Une équipe internationale, dirigée par le Laboratoire des nanomatériaux et interfaces supramoléculaires de la Faculté des sciences et techniques de l’ingénieur de l’EPFL, explique enfin ce phénomène et montre un effet stabilisateur fondamental de toutes les petites molécules en solution. Cette découverte, en collaboration avec le MIT (Alfredo Alexander-Katz) et la Southern University of Science and Technology en Chine (Zhi Luo, ancien élève de l’EPFL), est publiée dans Nature.
«Lorsqu’elles sont en suspension dans une solution, les protéines changent constamment de forme autour d’une configuration centrale.
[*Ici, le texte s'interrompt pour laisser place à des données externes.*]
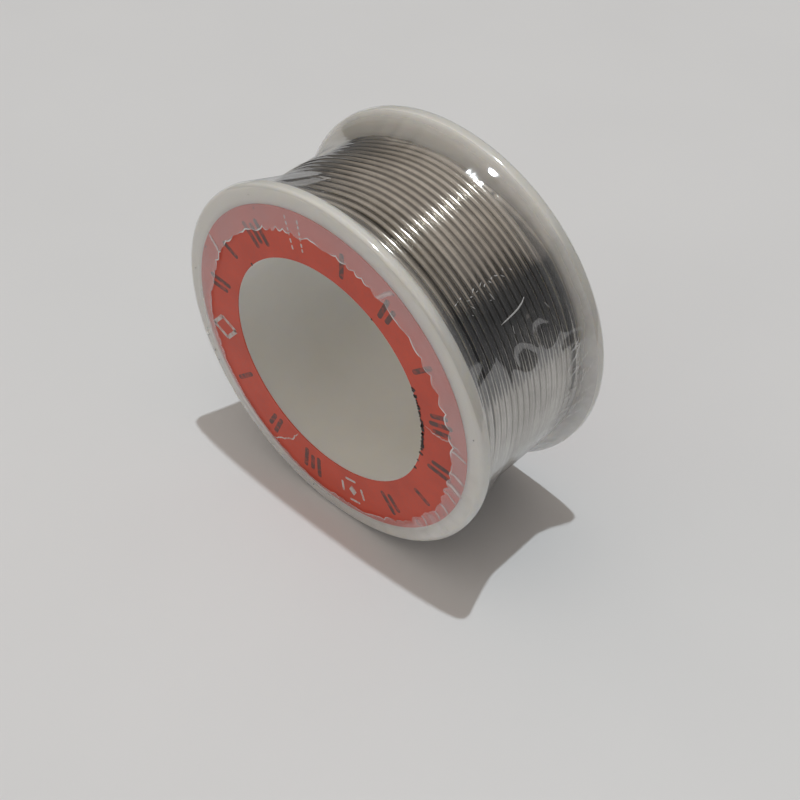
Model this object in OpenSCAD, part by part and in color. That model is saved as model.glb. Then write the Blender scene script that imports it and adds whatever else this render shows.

La théorie dominante est donc que les acides aminés empêchent le mauvais pliage des protéines», explique Ting Mao, récemment titulaire d’un doctorat à l’EPFL et principale autrice.
«Notre étude montre que ce n’est pas le cas. En fait, l’effet stabilisateur des acides aminés n’a pas grand-chose à voir avec la biologie, mais est plutôt une propriété générale de toutes les petites molécules par rapport aux particules plus grosses, appelées colloïdes, dans une solution.»
Équilibrer l’attraction et la répulsion
Pour comprendre cet effet colloïdal des petites molécules, Francesco Stellacci, chef du Laboratoire des nanomatériaux et interfaces supramoléculaires, prend l’image de deux collègues marchant l’un vers l’autre dans un couloir.
«Supposons que ces deux collègues s’entendent très bien et veulent toujours s’arrêter pour discuter. Si le couloir est vide, ils se repéreront immédiatement et se rejoindront. Mais si le couloir est bondé, il se peut qu’ils ne se voient pas avant d’être passés l’un devant l’autre, voire qu’ils se manquent complètement», détaille Francesco Stellacci. «Ce phénomène, appelé l’attraction par filtrage, est la manière dont les acides aminés affectent les plus grosses particules: ils jouent le rôle de la foule dans le couloir, décourageant les interactions de passage et évitant les discussions de couloir impromptues.»
Notre objectif ultime est de prédire quelles molécules peuvent stabiliser quelles protéines et en quelle quantité – ce qui est actuellement fait par tâtonnements dans la recherche biomédicale.
Depuis plus d’un siècle, les scientifiques connaissent l’effet inverse des sels : ils filtrent la répulsion. Dans l’exemple du couloir, le sel joue également le rôle de la foule, mais, dans ce cas, il empêche deux collègues inamicaux d’éviter une interaction gênante.
«Nous avons découvert que les acides aminés sont en fait de l’anti-sel, car ils ont un effet de filtrage inverse. On peut même le voir dans la nature: il a été démontré que, lorsqu’une plante est arrosée avec de l’eau salée, ses cellules produisent plus d’acides aminés pour aider à les stabiliser lorsqu’elles sont stressées par l’augmentation de la concentration de sel», indique Quy Ong, chercheur de l’EPFL et coauteur.
Meilleur contrôle des interactions moléculaires
Ces travaux plaident en faveur de la déclaration des concentrations d’acides aminés dans les études scientifiques à venir, estiment les chercheuses et chercheurs. «En biologie, on ne ferait jamais une expérience sans indiquer la concentration ionique (sel) d’une solution. Nos travaux montrent que les concentrations d’acides aminés ont tout autant d’impact et doivent donc être rapportées de manière tout aussi rigoureuse», précise Francesco Stellacci.
En effet, le professeur met déjà à profit le potentiel inexploité de ces effets moléculaires dans le cadre de la subvention ERC Advanced Grant qu’il vient de recevoir. «Nous voulons comprendre comment de petites molécules comme les acides aminés sont essentielles à une fonction biologique saine. Avec le soutien de notre fonds ERC, notre objectif ultime est de prédire quelles molécules peuvent stabiliser quelles protéines et en quelle quantité – ce qui est actuellement fait par tâtonnements dans la recherche biomédicale.»